In 1584 the authorities of the Society of Jesus commissioned Wujek to translate the Bible from Vulgate - St. Jerome's Latin translation of the Bible which was sanctioned by the Council of Trent as the official Bible of the Roman Catholic Church in 1546. The first official version of the Vulgate, known as the Sistine Vulgate, was published on Pope Sixtus V's recommendation in 1590 and was preceded by Sixtus V's bull "Aetenus Ille". A revised edition of this Vulgate, known as the Clementine Vulgate, was officially published along with the bull "Com Sacrorum" by pope Clement VIII in 1592.

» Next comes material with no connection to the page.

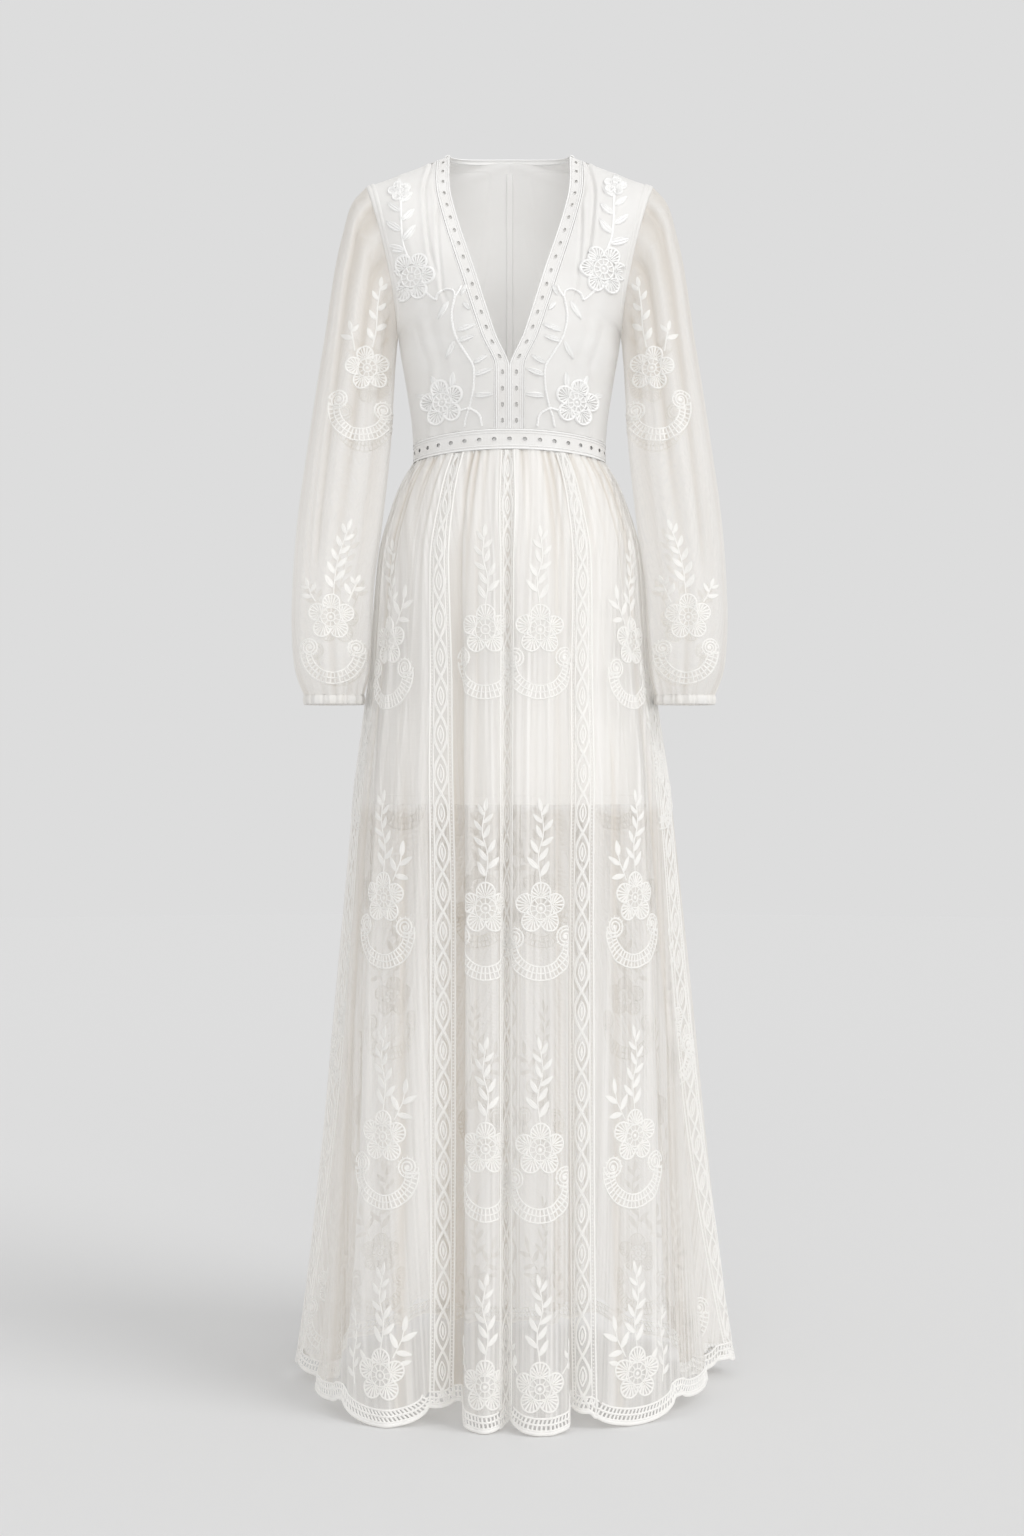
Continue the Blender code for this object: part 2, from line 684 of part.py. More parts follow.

Wujek's translation of the New Testament first appeared in 1593, complete with "teachings and warnings" regarding the Brest Bible and the Socinian versions of Symon Budny and Marcin Czechowic. Czechowic accused Wujek of plagiarism, and Marcin Łaszcz responded on Wujek's behalf.

In terms of language, Wujek continued to write in his predecessors' style. His translation is precise and multilateral; its language is easy and clear whilst at the same time serious and dignified. Wujek's translation, known as the Wujek Bible, replaced the Leopolita Bible and served as the fundamental Polish Catholic translation for over three centuries.

Jakub Wujek was buried in the grounds of Saint Barbara's Church in Kraków.